「梅干し食べて、スッパマン‼」スーパーマン alfredさんの映画レビュー(感想・評価)
梅干し食べて、スッパマン‼
字幕版を観た1週間後に、吹替版を観た(「鬼滅の刃」があまりにも混雑しているので、やや消極的選択)。
アメリカ映画は、良くも悪くもその時代のアメリカを映そうとする。
遠く離れた日本から見ると、現在のトランプ時代のアメリカとは他者(外国人)を排除し、フェイク情報に粉飾された時代と言える。しかしそれは今の日本も似たような姿をしている(先の参議院選挙はそれを暗示していないか?)。

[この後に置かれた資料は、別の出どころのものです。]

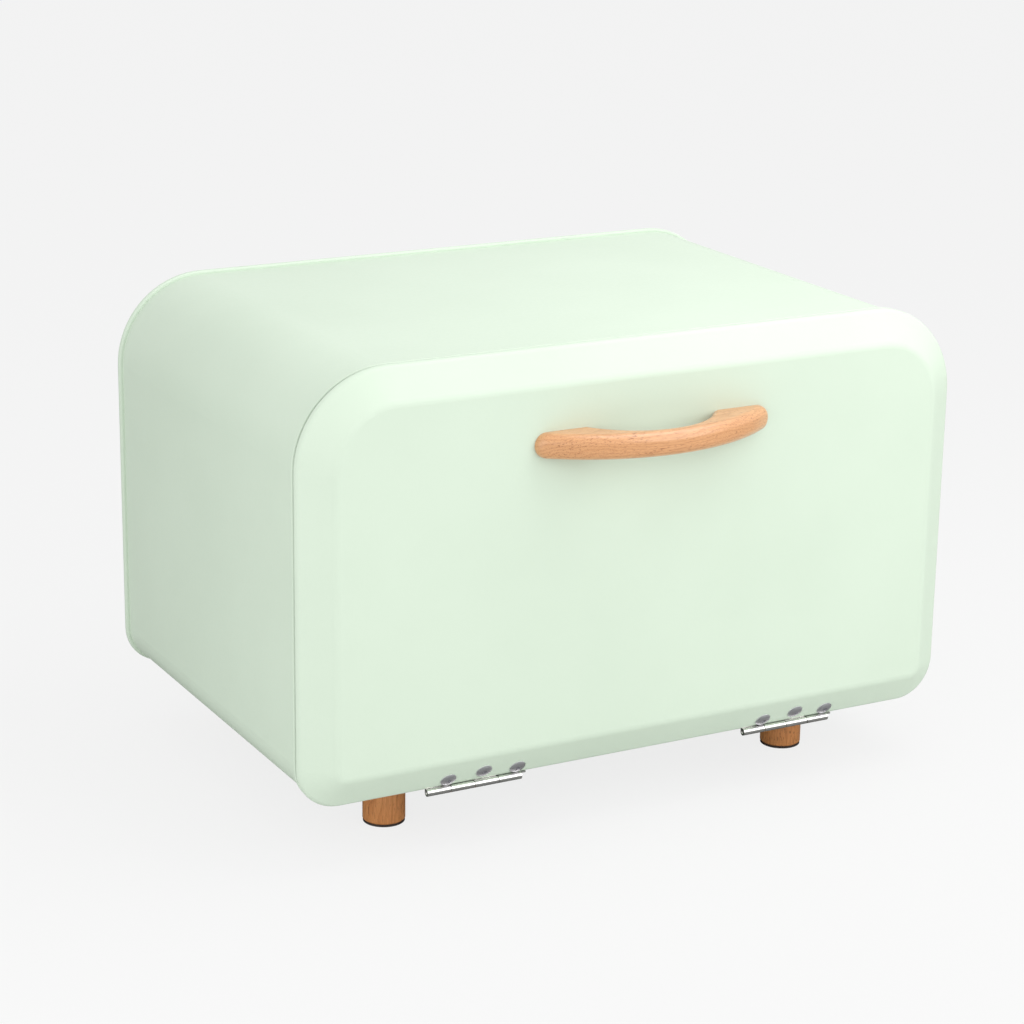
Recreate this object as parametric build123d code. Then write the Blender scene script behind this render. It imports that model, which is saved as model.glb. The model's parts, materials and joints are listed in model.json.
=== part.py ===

他国の紛争に積極的に出向くスーパーマンの姿は、現実のアメリカ・ファーストに異義申し立てしているということか。
フェイク情報に惑わされてスーパーマンを非難する民衆の姿こそ現実のアメリカだと監督(兼脚本)は言っているのだろう。
本作でのスーパーマンは異星人というよりも外国人という目線で描かれており、それは現実とのリンクを目指す制作陣の意図する所だろう。
ジョン・フォードの時代から多くのアメリカ映画は故郷(ホーム)に帰ることを主題として描いて来た。冒頭で敗北したスーパーマンは愛犬クリプト(預かっていることは最後で分かる)に「Take me home」と告げる。しかしスーパーマンには帰るべき故郷(星)はない。一時的な基地に彼は戻り、傷ついた体を癒すのだ。
「人はアメリカ人に生まれるのではない。アメリカ人になるのだ。」
アメリカ映画が長らくかつ誇らしく描いて来たこの大原則が反故にされようとするこの時代に、ファンファーレが高らかに鳴って、スーパーマンは1人のアメリカ人として奮闘する。しかし今の彼には仲間がいる。決して孤軍奮闘ではない。連帯することで希望の光を見ようとしている。
本作を観る価値があるとすれば、現在の不寛容な時代を生きる我々にこそあると言える。
映画のなかで、スーパーマンの名前を口にしながら「S」マークの旗を立てんとする紛争地の少年らの姿がある。硫黄島の摺鉢山でのアメリカ国旗を立てる兵士の写真を意識した一場面だろうが、今の世界状況下ではアメリカは求められていないというメッセージなのだろう。
ここから余談。
不寛容といえば「イントレランス」だ。グリフィスの大作であり、サイレント映画時代を代表するこの作品。元々8時間に及ぶ超大作として予定され、やむを得ずカットして3時間にして公開されたという問題作。
不寛容さが跋扈するこの時代に是非こそ映画館で再び観たいと願う。久しぶりの再会にリリアン・ギッシュは微笑んでくれるだろうか。